Rita foi mais um nome do mainstream da MPB a falecer, o que é preocupante diante da falta de renovação da MPB autêntica num cenário cultural devastador que prevalece no Brasil. A ex-mutante, que teve, em seu tempo, o diferencial de ser compositora e musicista, num meio em que cantoras interpretavam composições alheias e majoritariamente masculinas, foi um grande diferencial na sua trajetória artística e sua falta deixará uma grande lacuna para nossa música.
São tempos difíceis. E já era triste ver Rita Lee, no final da vida, fragilizada e envelhecida, se despedindo de nós ainda em vida, quando o país ainda sofreu o luto de perder Erasmo Carlos e Gal Costa, meses atrás, no ano passado.

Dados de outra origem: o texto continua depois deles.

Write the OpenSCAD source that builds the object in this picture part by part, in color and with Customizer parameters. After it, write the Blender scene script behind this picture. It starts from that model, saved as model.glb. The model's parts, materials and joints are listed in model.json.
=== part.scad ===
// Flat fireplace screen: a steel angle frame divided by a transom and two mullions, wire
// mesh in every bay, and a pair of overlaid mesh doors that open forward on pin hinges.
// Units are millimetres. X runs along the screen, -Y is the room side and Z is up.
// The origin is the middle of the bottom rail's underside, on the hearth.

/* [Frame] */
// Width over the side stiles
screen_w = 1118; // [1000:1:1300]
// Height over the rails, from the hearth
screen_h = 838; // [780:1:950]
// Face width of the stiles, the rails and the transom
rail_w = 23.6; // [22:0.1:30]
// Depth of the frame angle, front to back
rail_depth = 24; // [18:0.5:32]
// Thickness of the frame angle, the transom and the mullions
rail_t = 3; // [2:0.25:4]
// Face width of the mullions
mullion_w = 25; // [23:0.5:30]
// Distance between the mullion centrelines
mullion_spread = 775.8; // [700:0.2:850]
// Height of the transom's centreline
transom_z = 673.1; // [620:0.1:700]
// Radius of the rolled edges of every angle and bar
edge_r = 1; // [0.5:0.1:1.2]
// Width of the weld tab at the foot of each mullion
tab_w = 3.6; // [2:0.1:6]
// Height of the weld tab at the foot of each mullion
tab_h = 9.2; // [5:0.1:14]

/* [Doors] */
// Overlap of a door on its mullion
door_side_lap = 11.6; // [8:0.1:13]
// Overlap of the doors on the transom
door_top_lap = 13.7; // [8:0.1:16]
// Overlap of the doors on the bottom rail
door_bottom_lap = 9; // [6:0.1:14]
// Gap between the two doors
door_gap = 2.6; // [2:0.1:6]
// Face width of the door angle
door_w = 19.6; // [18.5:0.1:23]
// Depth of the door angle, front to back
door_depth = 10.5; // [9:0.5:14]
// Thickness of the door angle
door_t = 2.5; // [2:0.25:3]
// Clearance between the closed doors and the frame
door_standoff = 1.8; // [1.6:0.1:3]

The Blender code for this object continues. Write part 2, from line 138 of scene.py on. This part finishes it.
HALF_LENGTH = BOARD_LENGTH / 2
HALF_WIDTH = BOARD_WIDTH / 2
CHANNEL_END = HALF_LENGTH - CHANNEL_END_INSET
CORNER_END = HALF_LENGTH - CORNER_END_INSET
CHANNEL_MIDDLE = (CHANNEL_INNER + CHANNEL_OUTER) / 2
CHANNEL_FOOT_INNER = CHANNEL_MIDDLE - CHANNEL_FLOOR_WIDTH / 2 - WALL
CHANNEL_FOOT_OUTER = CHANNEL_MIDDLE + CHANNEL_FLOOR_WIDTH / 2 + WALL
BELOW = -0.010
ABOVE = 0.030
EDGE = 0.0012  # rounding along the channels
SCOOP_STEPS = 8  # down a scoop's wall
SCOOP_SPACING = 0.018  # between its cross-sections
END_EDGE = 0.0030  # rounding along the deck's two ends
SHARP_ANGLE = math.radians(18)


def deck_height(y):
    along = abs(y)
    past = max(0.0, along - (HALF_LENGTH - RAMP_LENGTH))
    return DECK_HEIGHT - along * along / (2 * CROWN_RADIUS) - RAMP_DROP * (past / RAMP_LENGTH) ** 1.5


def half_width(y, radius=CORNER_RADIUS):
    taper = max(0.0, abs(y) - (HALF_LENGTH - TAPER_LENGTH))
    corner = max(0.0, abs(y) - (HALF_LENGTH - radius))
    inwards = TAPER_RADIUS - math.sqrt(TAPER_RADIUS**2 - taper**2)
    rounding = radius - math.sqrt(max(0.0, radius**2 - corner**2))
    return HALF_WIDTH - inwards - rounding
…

E, agora que o já debilitado Rock Brasil não tem mais a sua rainha - por ironia, Rita interpretou o Rei do Rock Brasil, Raul Seixas, num curta-metragem - , a situação da rebeldia musical brasileira se encontra insustentável.
Ver que agora "vanguarda" na música são os novos funqueiros com batidas em som de lata de ervilha, e "relíquias vintage" são porcarias do nível de É O Tchan, Michael Sullivan e Chitãozinho & Xororó, a perda de cada nome da música brasileira de qualidade é de arrepiar. "O que foi que aconteceu com a Música Popular Brasileira?", parafraseando a hoje saudosa cantora em "Arrombando a Festa".
Resta a esperança de nomes como Rita Lee servirem, mesmo postumamente, como bússolas para futuras gerações com melhores condições que as atuais para entender os verdadeiros valores do legado musical brasileiro, embora, infelizmente, isso demore muito a aparecer, ante a mediocridade reinante no nosso Brasil tão idiotizado.